Quand l’association a organisé une deuxième phase de son projet d’autonomisation économique et politique de la femme paysanne, le Conafed a invité la ministre sortante du Genre, Mme Chantal Safu qui, elle, a recommandé de contacter l’hôpital Mutombo Dikembe pour ce cas de fistule. Cette structure également intervient dans le cadre d’une campagne.
Avec le risque d’une infection généralisée pouvant affecter ses reins, le Conafed a été obligé de prendre des choses en mains en vue de trouver une solution à ce problème. Les membres de son association, AMAPEKI ont décidé de venir en aide dans les cas qui dépassent les familles. Ils se sont cotisés et le CONAFED a contribué sur fond propre. Ensemble, ils ont vu le médecin qui a accepté d’intervenir à hauteur de plus de 800 dollars américains, avant sa sortie de l’hôpital.
« C’est une satisfaction pour le Conafed. En appuyant un volet d’autonomisation économique, il est nécessaire de voir aussi le développement dans son intégralité. Lisa est une survivante. Malheureusement, elle a accouché d’un enfant qui n’a pas survécu. Mais au moins elle réintègre la société après plusieurs années de souffrance à travers ce programme de développement intégral », rassure-t-elle.
Elle indique que des pareils cas existent beaucoup dans la périphérie de la ville province de Kinshasa où on trouve des femmes qui se rendent au champ et celles qui pratiquent des petits commerces sont exposées à des différents types de violences. Et la population préfèrent des arrangements à l’amiable.

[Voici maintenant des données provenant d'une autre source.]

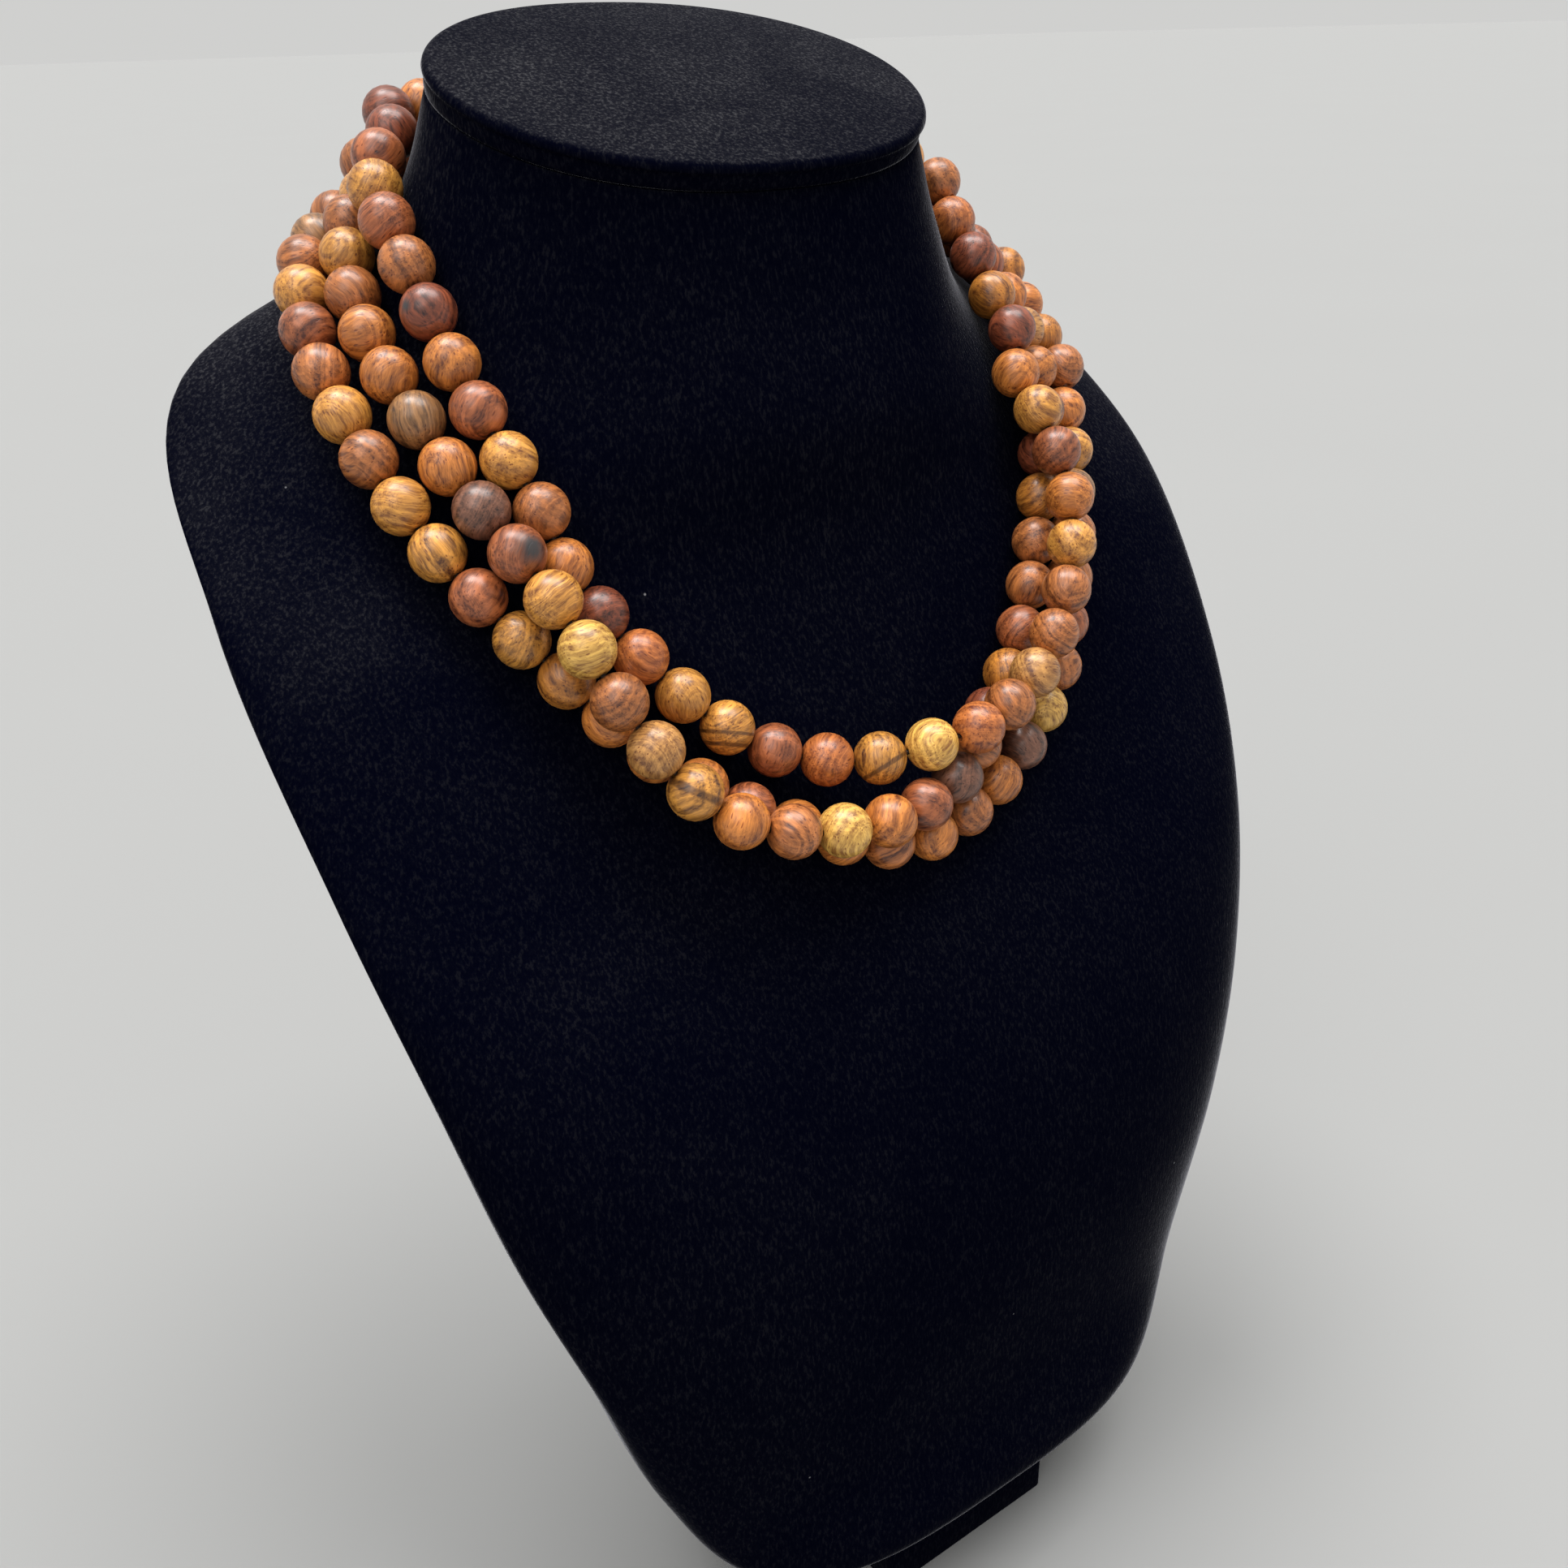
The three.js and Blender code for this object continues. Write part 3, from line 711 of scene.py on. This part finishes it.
def add_beads(name, node, centres, radius, hole, seed, sides=24):
    """All beads of a strand as one mesh of separate closed balls: the profile turned
    about each bead's thread, as one array of bead, ring and side."""
    ways = np.gradient(centres, axis=0)
    ways /= np.linalg.norm(ways, axis=1, keepdims=True)
    u, v = turned_frames(ways, seed)
    profile = bead_profile(radius, hole)
    angle = np.linspace(0, 2 * np.pi, sides, endpoint=False)
    across = np.cos(angle)[:, None] * u[:, None, :] + np.sin(angle)[:, None] * v[:, None, :]
    local = profile[None, :, 0, None, None] * across[:, None]
    local = local + profile[None, :, 1, None, None] * ways[:, None, None, :]
    count, rings = local.shape[:2]
    poles = profile[[0, -1], 1][None, :, None] * ways[:, None, :]
    local = np.concatenate([local.reshape(count, -1, 3), poles], 1)
    size = local.shape[1]
    skins = [ring_faces(rings, sides), fan_faces(0, sides, size - 2, False)]
    skins.append(fan_faces((rings - 1) * sides, sides, size - 1, True))
    faces = []
    for skin in skins:
        block = np.arange(count)[:, None, None] * size + np.array(skin)[None]
        faces += block.reshape(-1, block.shape[-1]).tolist()
    obj = add_mesh(name, local + centres[:, None], faces)
    turns, offset = random_boards(count, seed + BOARD_SEED)
    board = np.einsum("bij,bpj->bpi", turns, local / MM) + offset[:, None]
    point_attribute(obj.data, "board", "FLOAT_VECTOR", board)
    # Beads past the end of the list would be mid brown
    tones = [WOOD_TONES[letter] for letter in TONES[node][:count].ljust(count, "m")]
    rng = np.random.default_rng(seed + SHADE_SEED)
    shade = rng.uniform(0.88, 1.1, (count, 1))
    for column, layer in enumerate(("light_wood", "dark_wood")):
        colour = np.array([linear(pair[column]) for pair in tones]) * shade
        colour = np.concatenate([colour, np.ones((count, 1))], 1)
        point_attribute(obj.data, layer, "FLOAT_COLOR", np.repeat(colour, size, axis=0))
    knot = np.full((count, size, 3), FAR)
    for strand, bead, reach, way in KNOTS:
        if strand == node:
            towards = np.array(way) / np.linalg.norm(way) * radius
            knot[bead] = (local[bead] - towards) / (reach * MM)
    point_attribute(obj.data, "knot", "FLOAT_VECTOR", knot)
    stripe = np.full((count, size, 3), FAR)
    for strand, bead, way, lines in STRIPES:
        if strand == node:
            along = local[bead] @ (np.array(way) / np.linalg.norm(way)) / MM
            for column, (place, half_width) in enumerate(lines):
                stripe[bead, :, column] = (along - place) / half_width
    point_attribute(obj.data, "stripe", "FLOAT_VECTOR", stripe)
    return obj


def add_tube(name, path, radius, sides=8):
    """A closed round tube: a circle carried along a path, each ring square to the
    path and kept from twisting by a fixed helper direction."""
    ways = np.gradient(path, axis=0)
    ways /= np.linalg.norm(ways, axis=1, keepdims=True)
    u = np.cross(ways, [0.0, 0.3, 1.0])
    u /= np.linalg.norm(u, axis=1, keepdims=True)
    v = np.cross(ways, u)
    angle = np.linspace(0, 2 * np.pi, sides, endpoint=False)[None, :, None]
    rings = path[:, None] + radius * (np.cos(angle) * u[:, None] + np.sin(angle) * v[:, None])
    return closed_skin(name, rings, path[0], path[-1])


class NECKLACE_OT_bust(bpy.types.Operator):
    """Make the velvet-covered body, the neck cap and the foot block"""

    bl_idname = "necklace.bust"
    bl_label = "Velvet bust"

    def execute(self, context):
        look = context.scene.bust_look
        shift = np.array([0.0, bust_shift(), 0.0])
        velvet = velvet_material(look)
        rings = bust_rings(look.sides) + shift
        body = closed_skin("velvet_body", rings, rings[0].mean(0), rings[-1].mean(0))
        finish_piece(body, velvet, "bust_velvet", "bust_body")
        self.add_cap(look.sides, shift, velvet)
        self.add_foot(shift, velvet)
        return {"FINISHED"}

    def add_cap(self, sides, shift, material):
        """The cap's skin: a band in line with the neck, a lip that stands out over it
        with a small rounded edge, then shrinking rings over a low dome."""
        top = section_rows()[-1]
        edge_radius = 1.6
        # How far each ring stands out from the neck and up from its top, in mm
        levels = [(-0.6, -0.25), (0.1, 0.1), (0.3, 0.7), (0.25, 2.4), (0.35, 3.2)]
        for turn in np.radians(np.linspace(0, 90, 7)):
            out = CAP_OVERHANG - edge_radius * (1 - math.cos(turn))
            up = CAP_THICKNESS - edge_radius * (1 - math.sin(turn))
            levels.append((out, up))
        rings = [outline(top, sides, out * MM, (GAP + up) * MM) for out, up in levels]
        normal = np.array([0.0, -math.sin(top["lean"]), math.cos(top["lean"])])
        rim = rings[-1]
        middle = rim.mean(0)
        for share in np.linspace(0.94, 0.06, 16):
            dome = CAP_DOME * MM * (1 - share**2)
            rings.append(middle + (rim - middle) * share + normal * dome)
        crown = middle + normal * CAP_DOME * MM + shift
        rings = np.array(rings) + shift
        cap = closed_skin("velvet_neck_cap", rings, rings[0].mean(0), crown)
        finish_piece(cap, material, "cap_velvet", "neck_cap")

    def add_foot(self, shift, material):
        """The foot block: a rounded oblong whose outline is swept up a wall with
        softened edges. Along each side of the oblong the corner's quarter circle is
        carried to the next corner."""
        corner, edge = 1.5, 0.8
        quarter = np.linspace(0, 90, 7)
        angle = np.radians(np.concatenate([quarter + turn for turn in (0, 90, 180, 270)]))
        right = np.repeat([1, -1, -1, 1], len(quarter))
        behind = np.repeat([1, 1, -1, -1], len(quarter))
        x = right * (FOOT_HALF_WIDTH - corner)
        y = np.where(behind > 0, FOOT_BACK - corner, corner - FOOT_FRONT)
        turn = np.radians(np.linspace(0, 90, 5))
        levels = [(edge * (math.sin(t) - 1), edge * (1 - math.cos(t))) for t in turn]
        levels += [(inset, FOOT_HEIGHT - up) for inset, up in levels[::-1]]
        rings = [np.stack([
            x + (corner + inset) * np.cos(angle),
            y + (corner + inset) * np.sin(angle),
            np.full(len(angle), up)], -1) for inset, up in levels]
        rings = np.array(rings) * MM + shift
        foot = closed_skin("velvet_foot_block", rings, rings[0].mean(0), rings[-1].mean(0))
        finish_piece(foot, material, "foot_velvet", "foot_block")


class NECKLACE_OT_strands(bpy.types.Operator):
    """Make the three strands: their wooden beads, and the thread through them"""

    bl_idname = "necklace.strands"
    bl_label = "Strands of beads"

    def execute(self, context):
        look = context.scene.bead_look
        wood = wood_material(look.grain)
        thread = thread_material()
        for seed, place in enumerate(("inner", "middle", "outer"), 1):
            node = f"strand_{place}"
            centres, start, end = strand_shape(node)
            beads = add_beads(
                f"beads_{place}", node, centres, look.diameter / 2, look.hole / 2, seed)
            finish_piece(beads, wood, f"{place}_beads", node)
            path = smooth_rails(np.concatenate([[start], centres, [end]])[:, None], 4)[:, 0]
            line = add_tube(f"thread_{place}", path, look.thread / 2)
            finish_piece(line, thread, f"{place}_beads")
        return {"FINISHED"}


class NECKLACE_OT_clasp(bpy.types.Operator):
    """Give the plain bar that the strands end in behind the neck its brass"""

    bl_idname = "necklace.clasp"
    bl_label = "Clasp"

    def execute(self, context):
        brass = brass_material(context.scene.bead_look.brass)
        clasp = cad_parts["clasp"]
        clasp.data.materials.clear()
        clasp.data.materials.append(brass)
        return {"FINISHED"}


class NECKLACE_OT_stage(bpy.types.Operator):
    """Make the plain floor, the soft light and the camera"""

    bl_idname = "necklace.stage"
    bl_label = "Floor, light and camera"

    def execute(self, context):
        look = context.scene.stage_look
        ends = np.array([[-1, -1, 0], [1, -1, 0], [1, 1, 0], [-1, 1, 0]])
        floor = add_mesh("floor", FLOOR_HALF_SIDE * ends, [(0, 1, 2, 3)], smooth=False)
        floor.data.materials.append(floor_material(look.floor))
        self.add_room(context.scene)
        for light in SKYLIGHTS:
            self.add_skylight(*light)
        self.add_camera(look)
        # Surfaces keep their own colours in the picture, with no film curve over them
        context.scene.view_settings.view_transform = "Standard"
        return {"FINISHED"}

    def add_room(self, scene):
        """A pale room, equally bright all round."""
        world = bpy.data.worlds.new("pale_room")
        world.use_nodes = True
        background = world.node_tree.nodes["Background"]
        background.inputs["Color"].default_value = ROOM_COLOUR
        background.inputs["Strength"].default_value = ROOM_STRENGTH
        scene.world = world

    def add_skylight(self, name, way, strength, spread):
        """A soft light from far off that comes from the given way, spread over an
        angle in degrees."""
        light = bpy.data.lights.new(name, "SUN")
        light.energy = strength
        light.angle = math.radians(spread)
        lamp = bpy.data.objects.new(name, light)
        lamp.rotation_euler = Vector(way).to_track_quat("Z", "Y").to_euler()
        bpy.context.scene.collection.objects.link(lamp)

    def add_camera(self, look):
        """The camera stands at the photograph's place before the bust."""
        camera = bpy.data.cameras.new("camera")
        camera.sensor_width = SENSOR_WIDTH
        camera.lens = SENSOR_WIDTH * FOCAL_PIXELS / PICTURE_PIXELS
        camera.clip_start = 0.01
        sine, cosine = math.sin(look.elevation), math.cos(look.elevation)
        back = Vector((math.sin(look.azimuth) * cosine, -math.cos(look.azimuth) * cosine, sine))
        right = Vector((math.cos(look.azimuth), math.sin(look.azimuth), 0))
        up = back.cross(right)
        turn = Matrix((right, up, back)).transposed() @ Matrix.Rotation(look.roll, 3, "Z")
        holder = bpy.data.objects.new("camera", camera)
        place = Vector(CAMERA_PLACE) * MM + Vector((0, bust_shift(), 0))
        holder.matrix_world = Matrix.Translation(place) @ turn.to_4x4()
        bpy.context.scene.collection.objects.link(holder)
        bpy.context.scene.camera = holder


class NECKLACE_PT_panel(bpy.types.Panel):
    """Lists the pieces and their settings in the sidebar"""

    bl_idname = "NECKLACE_PT_panel"
    bl_label = "Necklace"
    bl_space_type = "VIEW_3D"
    bl_region_type = "UI"
    bl_category = "Necklace"

    def draw(self, context):
        for settings in ("bust_look", "bead_look", "stage_look"):
            group = getattr(context.scene, settings)
            box = self.layout.box()
            for name in group.__annotations__:
                box.prop(group, name)
        for operator in OPERATORS:
            self.layout.operator(operator.bl_idname)


OPERATORS = (NECKLACE_OT_bust, NECKLACE_OT_strands, NECKLACE_OT_clasp, NECKLACE_OT_stage)
CLASSES = (BustLook, BeadLook, StageLook, *OPERATORS, NECKLACE_PT_panel)


def register():
    """Registers the classes and hangs the settings on the scene."""
    for cls in CLASSES:
        bpy.utils.register_class(cls)
    bpy.types.Scene.bust_look = PointerProperty(type=BustLook)
    bpy.types.Scene.bead_look = PointerProperty(type=BeadLook)
    bpy.types.Scene.stage_look = PointerProperty(type=StageLook)


def unregister():
    """Takes the settings and the classes away again."""
    del bpy.types.Scene.stage_look
    del bpy.types.Scene.bead_look
    del bpy.types.Scene.bust_look
    for cls in reversed(CLASSES):
        bpy.utils.unregister_class(cls)


def main():
    """Makes every piece in order."""
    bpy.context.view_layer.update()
    register()
    bpy.ops.necklace.bust()
    bpy.ops.necklace.strands()
    bpy.ops.necklace.clasp()
    bpy.ops.necklace.stage()
    bpy.context.view_layer.update()


if __name__ == "__main__":
    main()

La fistule obstétricale est un fléau qui touche les différentes couches sociales de la population congolaise. Cette maladie survient fréquemment chez les adolescentes, qui sont plus à risque de suite de complications à l’accouchement. Marginalisés et négligés, elles sont isolées et souffrent en silence, sans aucun espoir ni dignité. Et la persistance de cette maladie pourtant guérissable, illustre de graves inégalités et le déni des droits et de la dignité.